### Source excerpt
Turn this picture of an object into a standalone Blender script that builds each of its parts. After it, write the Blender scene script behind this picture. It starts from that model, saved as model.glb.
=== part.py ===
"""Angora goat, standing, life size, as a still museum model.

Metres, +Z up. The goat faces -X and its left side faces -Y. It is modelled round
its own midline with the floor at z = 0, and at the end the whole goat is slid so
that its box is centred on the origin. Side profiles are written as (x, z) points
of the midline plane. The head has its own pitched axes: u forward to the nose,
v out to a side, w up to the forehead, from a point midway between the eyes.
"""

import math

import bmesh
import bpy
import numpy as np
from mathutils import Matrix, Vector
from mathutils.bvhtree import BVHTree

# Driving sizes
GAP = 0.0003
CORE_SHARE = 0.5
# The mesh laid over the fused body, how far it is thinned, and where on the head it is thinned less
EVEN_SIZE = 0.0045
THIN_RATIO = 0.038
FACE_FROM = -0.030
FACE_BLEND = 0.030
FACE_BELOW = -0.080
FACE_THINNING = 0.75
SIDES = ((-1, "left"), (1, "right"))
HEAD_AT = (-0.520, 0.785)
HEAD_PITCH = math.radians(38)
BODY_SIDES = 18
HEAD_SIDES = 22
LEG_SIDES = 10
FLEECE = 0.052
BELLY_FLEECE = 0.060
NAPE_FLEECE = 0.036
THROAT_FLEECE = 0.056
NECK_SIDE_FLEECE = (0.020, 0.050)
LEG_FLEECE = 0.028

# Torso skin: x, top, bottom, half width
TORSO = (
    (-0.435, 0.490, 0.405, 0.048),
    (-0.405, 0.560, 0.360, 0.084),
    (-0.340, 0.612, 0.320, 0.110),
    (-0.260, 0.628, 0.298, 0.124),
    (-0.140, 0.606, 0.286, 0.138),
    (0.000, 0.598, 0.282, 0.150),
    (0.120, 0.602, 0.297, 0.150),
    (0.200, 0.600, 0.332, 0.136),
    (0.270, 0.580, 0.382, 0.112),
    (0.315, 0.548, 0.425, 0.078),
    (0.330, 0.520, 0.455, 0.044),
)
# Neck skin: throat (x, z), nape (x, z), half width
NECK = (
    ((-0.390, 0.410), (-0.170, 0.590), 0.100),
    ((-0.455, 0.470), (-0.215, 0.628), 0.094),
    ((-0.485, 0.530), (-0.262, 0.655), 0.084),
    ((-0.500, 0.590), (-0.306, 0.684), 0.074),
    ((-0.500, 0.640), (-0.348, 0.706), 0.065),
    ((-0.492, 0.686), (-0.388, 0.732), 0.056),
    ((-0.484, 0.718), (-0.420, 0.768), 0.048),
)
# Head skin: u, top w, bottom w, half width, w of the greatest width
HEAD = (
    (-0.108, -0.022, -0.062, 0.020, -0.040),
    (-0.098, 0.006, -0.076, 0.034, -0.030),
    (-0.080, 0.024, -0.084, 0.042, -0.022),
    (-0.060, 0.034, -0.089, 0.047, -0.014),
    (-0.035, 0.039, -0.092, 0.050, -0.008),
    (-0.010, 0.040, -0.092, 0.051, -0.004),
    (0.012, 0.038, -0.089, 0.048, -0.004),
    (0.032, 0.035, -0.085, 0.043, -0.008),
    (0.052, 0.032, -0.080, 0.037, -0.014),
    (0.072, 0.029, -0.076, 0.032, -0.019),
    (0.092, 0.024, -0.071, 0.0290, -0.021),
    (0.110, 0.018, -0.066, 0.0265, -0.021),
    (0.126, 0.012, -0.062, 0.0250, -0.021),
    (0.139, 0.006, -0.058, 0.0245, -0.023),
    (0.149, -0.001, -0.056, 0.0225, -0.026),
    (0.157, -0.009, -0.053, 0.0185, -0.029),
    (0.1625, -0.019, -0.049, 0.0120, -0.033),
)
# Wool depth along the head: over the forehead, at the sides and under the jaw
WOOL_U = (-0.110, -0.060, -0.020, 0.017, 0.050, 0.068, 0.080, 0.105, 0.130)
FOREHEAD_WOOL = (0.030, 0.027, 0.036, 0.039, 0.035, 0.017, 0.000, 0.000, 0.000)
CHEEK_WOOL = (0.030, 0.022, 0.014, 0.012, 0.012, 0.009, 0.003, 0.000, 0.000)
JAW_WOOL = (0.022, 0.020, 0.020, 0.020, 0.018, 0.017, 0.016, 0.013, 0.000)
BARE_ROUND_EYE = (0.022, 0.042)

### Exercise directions
Reproduce the material in full, with no word added or dropped.

### Right answer
Turn this picture of an object into a standalone Blender script that builds each of its parts. After it, write the Blender scene script behind this picture. It starts from that model, saved as model.glb.
=== part.py ===
"""Angora goat, standing, life size, as a still museum model.

Metres, +Z up. The goat faces -X and its left side faces -Y. It is modelled round
its own midline with the floor at z = 0, and at the end the whole goat is slid so
that its box is centred on the origin. Side profiles are written as (x, z) points
of the midline plane. The head has its own pitched axes: u forward to the nose,
v out to a side, w up to the forehead, from a point midway between the eyes.
"""

import math

import bmesh
import bpy
import numpy as np
from mathutils import Matrix, Vector
from mathutils.bvhtree import BVHTree

# Driving sizes
GAP = 0.0003
CORE_SHARE = 0.5
# The mesh laid over the fused body, how far it is thinned, and where on the head it is thinned less
EVEN_SIZE = 0.0045
THIN_RATIO = 0.038
FACE_FROM = -0.030
FACE_BLEND = 0.030
FACE_BELOW = -0.080
FACE_THINNING = 0.75
SIDES = ((-1, "left"), (1, "right"))
HEAD_AT = (-0.520, 0.785)
HEAD_PITCH = math.radians(38)
BODY_SIDES = 18
HEAD_SIDES = 22
LEG_SIDES = 10
FLEECE = 0.052
BELLY_FLEECE = 0.060
NAPE_FLEECE = 0.036
THROAT_FLEECE = 0.056
NECK_SIDE_FLEECE = (0.020, 0.050)
LEG_FLEECE = 0.028

# Torso skin: x, top, bottom, half width
TORSO = (
    (-0.435, 0.490, 0.405, 0.048),
    (-0.405, 0.560, 0.360, 0.084),
    (-0.340, 0.612, 0.320, 0.110),
    (-0.260, 0.628, 0.298, 0.124),
    (-0.140, 0.606, 0.286, 0.138),
    (0.000, 0.598, 0.282, 0.150),
    (0.120, 0.602, 0.297, 0.150),
    (0.200, 0.600, 0.332, 0.136),
    (0.270, 0.580, 0.382, 0.112),
    (0.315, 0.548, 0.425, 0.078),
    (0.330, 0.520, 0.455, 0.044),
)
# Neck skin: throat (x, z), nape (x, z), half width
NECK = (
    ((-0.390, 0.410), (-0.170, 0.590), 0.100),
    ((-0.455, 0.470), (-0.215, 0.628), 0.094),
    ((-0.485, 0.530), (-0.262, 0.655), 0.084),
    ((-0.500, 0.590), (-0.306, 0.684), 0.074),
    ((-0.500, 0.640), (-0.348, 0.706), 0.065),
    ((-0.492, 0.686), (-0.388, 0.732), 0.056),
    ((-0.484, 0.718), (-0.420, 0.768), 0.048),
)
# Head skin: u, top w, bottom w, half width, w of the greatest width
HEAD = (
    (-0.108, -0.022, -0.062, 0.020, -0.040),
    (-0.098, 0.006, -0.076, 0.034, -0.030),
    (-0.080, 0.024, -0.084, 0.042, -0.022),
    (-0.060, 0.034, -0.089, 0.047, -0.014),
    (-0.035, 0.039, -0.092, 0.050, -0.008),
    (-0.010, 0.040, -0.092, 0.051, -0.004),
    (0.012, 0.038, -0.089, 0.048, -0.004),
    (0.032, 0.035, -0.085, 0.043, -0.008),
    (0.052, 0.032, -0.080, 0.037, -0.014),
    (0.072, 0.029, -0.076, 0.032, -0.019),
    (0.092, 0.024, -0.071, 0.0290, -0.021),
    (0.110, 0.018, -0.066, 0.0265, -0.021),
    (0.126, 0.012, -0.062, 0.0250, -0.021),
    (0.139, 0.006, -0.058, 0.0245, -0.023),
    (0.149, -0.001, -0.056, 0.0225, -0.026),
    (0.157, -0.009, -0.053, 0.0185, -0.029),
    (0.1625, -0.019, -0.049, 0.0120, -0.033),
)
# Wool depth along the head: over the forehead, at the sides and under the jaw
WOOL_U = (-0.110, -0.060, -0.020, 0.017, 0.050, 0.068, 0.080, 0.105, 0.130)
FOREHEAD_WOOL = (0.030, 0.027, 0.036, 0.039, 0.035, 0.017, 0.000, 0.000, 0.000)
CHEEK_WOOL = (0.030, 0.022, 0.014, 0.012, 0.012, 0.009, 0.003, 0.000, 0.000)
JAW_WOOL = (0.022, 0.020, 0.020, 0.020, 0.018, 0.017, 0.016, 0.013, 0.000)
BARE_ROUND_EYE = (0.022, 0.042)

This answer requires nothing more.